### Source data
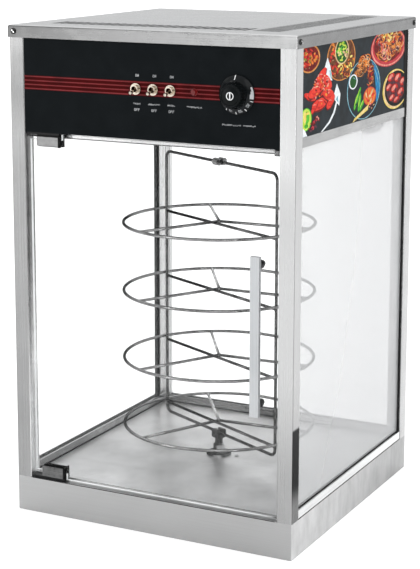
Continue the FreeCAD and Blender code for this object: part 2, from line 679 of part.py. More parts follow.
def make_clamp_pads():
    pads = []
    half_slot = DOOR_GLASS / 2 + PAD
    for lower in (True, False):
        edge, sign = clamp_levels(lower)
        top = edge + sign * (CLAMP_HEIGHT + 1.5)
        sleeve = box(CLAMP_X0, CLAMP_X1, DOOR_Y - half_slot, DOOR_Y + half_slot,
                     edge + sign * CLAMP_WEB, top)
        end = box(CLAMP_X1, CLAMP_X1 + 2.5, DOOR_Y - CLAMP_DEPTH / 2, DOOR_Y + CLAMP_DEPTH / 2, edge, top)
        slit = box(CLAMP_X0 - 1, CLAMP_X1 + 5, DOOR_Y - DOOR_GLASS / 2, DOOR_Y + DOOR_GLASS / 2,
                   edge + sign * (CLAMP_WEB + PAD), top + sign)
        pads.append(joined([sleeve, end]).cut(slit))
    return group(pads)


def make_clamp_screws():
    screws = []
    start = DOOR_Y + DOOR_GLASS / 2 + PAD
    length = CLAMP_DEPTH / 2 - DOOR_GLASS / 2 - PAD - 0.5
    for lower in (True, False):
        edge, sign = clamp_levels(lower)
        screws += [rod(x, start, edge + sign * 12.0, 2.0, length, AXIS_Y) for x in CLAMP_SCREW_X]
    return screws


def make_hinge_pivot(lower):
    seat = BASE_HEIGHT if lower else CEILING_Z
    sign = 1.0 if lower else -1.0
    edge = LOWER_CLAMP_Z if lower else UPPER_CLAMP_Z
    thickness = abs(edge - seat) - 0.5
    plate = box(-POST_IN_X, CLAMP_X1 + 2.0, DOOR_Y - 8.0, DOOR_Y + 8.0, seat, seat + sign * thickness)
    pin = rod(HINGE_X, DOOR_Y, seat, PIN_RADIUS, thickness + 0.5 + 5.5, AXIS_Z * sign)
    return joined([plate, pin])


def make_door_handle():
    back = DOOR_Y - DOOR_GLASS / 2 - STANDOFF_LENGTH
    return soft_box(HANDLE_X - 7.5, HANDLE_X + 7.5, back - 8.0, back, HANDLE_Z0, HANDLE_Z1, 1.5)


def make_handle_standoffs():
    front = DOOR_Y - DOOR_GLASS / 2
    return group([rod(HANDLE_X, front, z, 7.0, STANDOFF_LENGTH, ACROSS) for z in STANDOFF_Z])


def make_handle_screws():
    back = DOOR_Y + DOOR_GLASS / 2
    return [pan_screw(HANDLE_X, back, z, AXIS_Y, 5.0, 2.5, SCREW_RADIUS, DOOR_GLASS) for z in STANDOFF_Z]


def make_strike_plate():
    back = DOOR_Y + DOOR_GLASS / 2
    return box(DOOR_X1 - 11.0, DOOR_X1, back, back + 1.0, CATCH_Z, DOOR_Z1 - 0.5)


def make_magnetic_catch():
    front = DOOR_Y + DOOR_GLASS / 2 + 1.5
    return box(POST_IN_X - 14.0, POST_IN_X, front, STOP_RAIL_FRONT, CATCH_Z, CATCH_Z + 10.0)


# ---------------------------------------------------------------- all sub-parts
def all_parts():
    side_sets = {
        "bottom_rail": make_bottom_rail_right(),
        "top_rail": make_top_rail_right(),
        "side_glass": make_side_glass_right(),
        "side_panel": make_side_panel_right(),
    }
    parts = {
        "base_skirt": make_base_skirt(),
        "bottom_plate": make_bottom_plate(),
        "floor_plate": make_floor_plate(),
        "cable_gland": make_cable_gland(),
        "heater_element": group([make_heater_tube()] + make_heater_clips()),
        "post_front_left": make_post(-1, -1),
        "post_front_right": make_post(1, -1),
        "post_rear_left": make_post(-1, 1),
        "post_rear_right": make_post(1, 1),
        "rear_rails": group([make_bottom_rail_rear(), make_top_rail_rear()]),
        "door_stop_rail": make_door_stop_rail(),
        "glass_gaskets": make_glass_gaskets(),
        "rear_glass": make_rear_glass(),
        "control_fascia": make_control_fascia(),
        "rear_panel": make_rear_panel(),
        "ceiling_plate": make_ceiling_plate(),
        "lid": make_lid(),
        "case_screws": group(make_lid_screws() + make_bottom_screws()),
        "lamp_holder": make_lamp_holder(),
        "lamp_dome": make_lamp_dome(),
        "lamp_bulb": make_lamp_bulb(),
        "toggle_switches": make_toggle_switches(),
        "pilot_lamp": make_pilot_lamp(),
        "thermostat_body": make_thermostat_body(),
        "thermostat_shaft": make_thermostat_shaft(),
        "thermostat_knob": make_knob(),
        "knob_cap": make_knob_cap(),
        "gear_motor": make_gear_motor(),
        "spindle_bearing": make_spindle_bearing(),
        "floor_screws": group(make_flange_screws() + make_motor_screws()),
        "spindle_shaft": make_spindle_shaft(),
        "hub_saddle": make_hub_saddle(),
        "top_saddle": make_top_saddle(),
        "rack_frame": make_rack_frame(),
        "door_glass": make_door_glass(),
        "hinge_clamp_lower": make_hinge_clamp(True),
        "hinge_clamp_upper": make_hinge_clamp(False),
        "clamp_pads": make_clamp_pads(),
        "hinge_pivot_lower": make_hinge_pivot(True),
        "hinge_pivot_upper": make_hinge_pivot(False),
        "door_handle": make_door_handle(),
        "handle_standoffs": make_handle_standoffs(),
        "door_screws": group(make_clamp_screws() + make_handle_screws()),
        "strike_plate": make_strike_plate(),
        "magnetic_catch": make_magnetic_catch(),
    }
    for name, shape in side_sets.items():
        parts[name + "_right"] = shape
        parts[name + "_left"] = mirrored_x(shape)
    for index, x in enumerate(SWITCH_X):
        parts["toggle_lever_%d" % (index + 1)] = make_toggle(x)
    for index, (z, turn) in enumerate(zip(TIER_HEIGHTS, TIER_TURNS)):
        parts["ring_shelf_%d" % (index + 1)] = make_ring_shelf(z, turn)
    return parts


os.makedirs("parts", exist_ok=True)
for node_name, node_shape in all_parts().items():
    node_shape.exportStep("parts/%s.step" % node_name)
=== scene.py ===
import bpy
import bmesh
import json
import random
from math import cos, hypot, pi, radians, sin, sqrt
from mathutils import Matrix, Vector


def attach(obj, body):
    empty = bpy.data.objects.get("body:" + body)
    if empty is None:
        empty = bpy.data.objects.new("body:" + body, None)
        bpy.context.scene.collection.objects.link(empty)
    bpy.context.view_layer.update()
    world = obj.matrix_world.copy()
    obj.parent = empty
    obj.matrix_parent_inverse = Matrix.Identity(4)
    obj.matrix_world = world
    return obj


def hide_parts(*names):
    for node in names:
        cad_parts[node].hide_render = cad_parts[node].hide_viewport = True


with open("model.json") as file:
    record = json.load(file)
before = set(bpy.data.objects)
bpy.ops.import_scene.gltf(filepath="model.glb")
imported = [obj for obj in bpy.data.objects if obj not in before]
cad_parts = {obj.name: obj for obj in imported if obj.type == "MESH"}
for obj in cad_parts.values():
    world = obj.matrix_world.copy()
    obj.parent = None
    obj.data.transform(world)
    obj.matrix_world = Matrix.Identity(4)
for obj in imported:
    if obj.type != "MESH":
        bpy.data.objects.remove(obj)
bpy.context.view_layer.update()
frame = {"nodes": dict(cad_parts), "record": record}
MM = 0.001

# ---- places taken from the CAD frame
PANEL_FRONT = -0.2365  # front face of the fascia
CONTROL_Z = 0.6875  # level of the switches, lamp and knob
SWITCH_X = (-0.0185, 0.0105, 0.0395)
PILOT_X = 0.0785
KNOB_X = 0.1475
SKIRT_BACK = -0.238  # back of the knob's skirt
LEVER_PIVOT_Y = -0.2385
PRINT_X = 0.239  # outer face of the printed side panels
PANEL_Y = (-0.2125, 0.1995)
PANEL_Z = (0.6281, 0.7699)
RING_RADIUS = 0.1555
ROD = 0.0025  # wire radius
TIERS = (0.1145, 0.2265, 0.3385, 0.4505)
SPOKES = (0.0, 120.0, 240.0)
BACK_SPOKE = 120.0
TIER_TURNS = (4.0, 2.0, 1.5, 3.0)
FRAME_ANGLE = 153.0
FRAME_REACH = 0.15055
FRAME_Z = (0.094, 0.548)
FRAME_BEND = 0.011
LID_INNER_X, LID_INNER_Y = 0.239, 0.2365
# Lid vent bands whose tone darkens the top between the slots as painted shade.
VENT_SHADE_BANDS = (((-0.0325, 0.165), (-0.1605, 0.0225), 0.2),  # (x, half x), (y, half y), tone: front
              ((0.1675, 0.0225), (0.0085, 0.192), 0.5))  # right
LID_SCREW_Z = 0.7655
LID_SCREW = (0.0046, 0.0024)  # head radius and height
FLOOR_SCREW = (0.0036, 0.002)
FLANGE_SCREW_REACH, FLANGE_TOP = 0.015, 0.0605
MOTOR_SCREW_X, FLOOR_TOP = 0.033, 0.0575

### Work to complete
Quote the listing above from its first line to the line with "return joined([plate, pin])", inclusive, and add nothing.

### Answer to the exercise
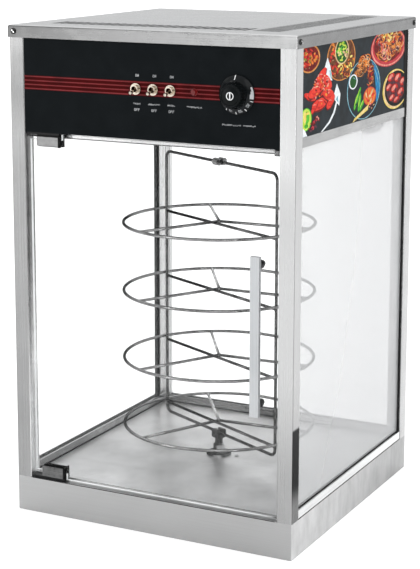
Continue the FreeCAD and Blender code for this object: part 2, from line 679 of part.py. More parts follow.
def make_clamp_pads():
    pads = []
    half_slot = DOOR_GLASS / 2 + PAD
    for lower in (True, False):
        edge, sign = clamp_levels(lower)
        top = edge + sign * (CLAMP_HEIGHT + 1.5)
        sleeve = box(CLAMP_X0, CLAMP_X1, DOOR_Y - half_slot, DOOR_Y + half_slot,
                     edge + sign * CLAMP_WEB, top)
        end = box(CLAMP_X1, CLAMP_X1 + 2.5, DOOR_Y - CLAMP_DEPTH / 2, DOOR_Y + CLAMP_DEPTH / 2, edge, top)
        slit = box(CLAMP_X0 - 1, CLAMP_X1 + 5, DOOR_Y - DOOR_GLASS / 2, DOOR_Y + DOOR_GLASS / 2,
                   edge + sign * (CLAMP_WEB + PAD), top + sign)
        pads.append(joined([sleeve, end]).cut(slit))
    return group(pads)


def make_clamp_screws():
    screws = []
    start = DOOR_Y + DOOR_GLASS / 2 + PAD
    length = CLAMP_DEPTH / 2 - DOOR_GLASS / 2 - PAD - 0.5
    for lower in (True, False):
        edge, sign = clamp_levels(lower)
        screws += [rod(x, start, edge + sign * 12.0, 2.0, length, AXIS_Y) for x in CLAMP_SCREW_X]
    return screws


def make_hinge_pivot(lower):
    seat = BASE_HEIGHT if lower else CEILING_Z
    sign = 1.0 if lower else -1.0
    edge = LOWER_CLAMP_Z if lower else UPPER_CLAMP_Z
    thickness = abs(edge - seat) - 0.5
    plate = box(-POST_IN_X, CLAMP_X1 + 2.0, DOOR_Y - 8.0, DOOR_Y + 8.0, seat, seat + sign * thickness)
    pin = rod(HINGE_X, DOOR_Y, seat, PIN_RADIUS, thickness + 0.5 + 5.5, AXIS_Z * sign)
    return joined([plate, pin])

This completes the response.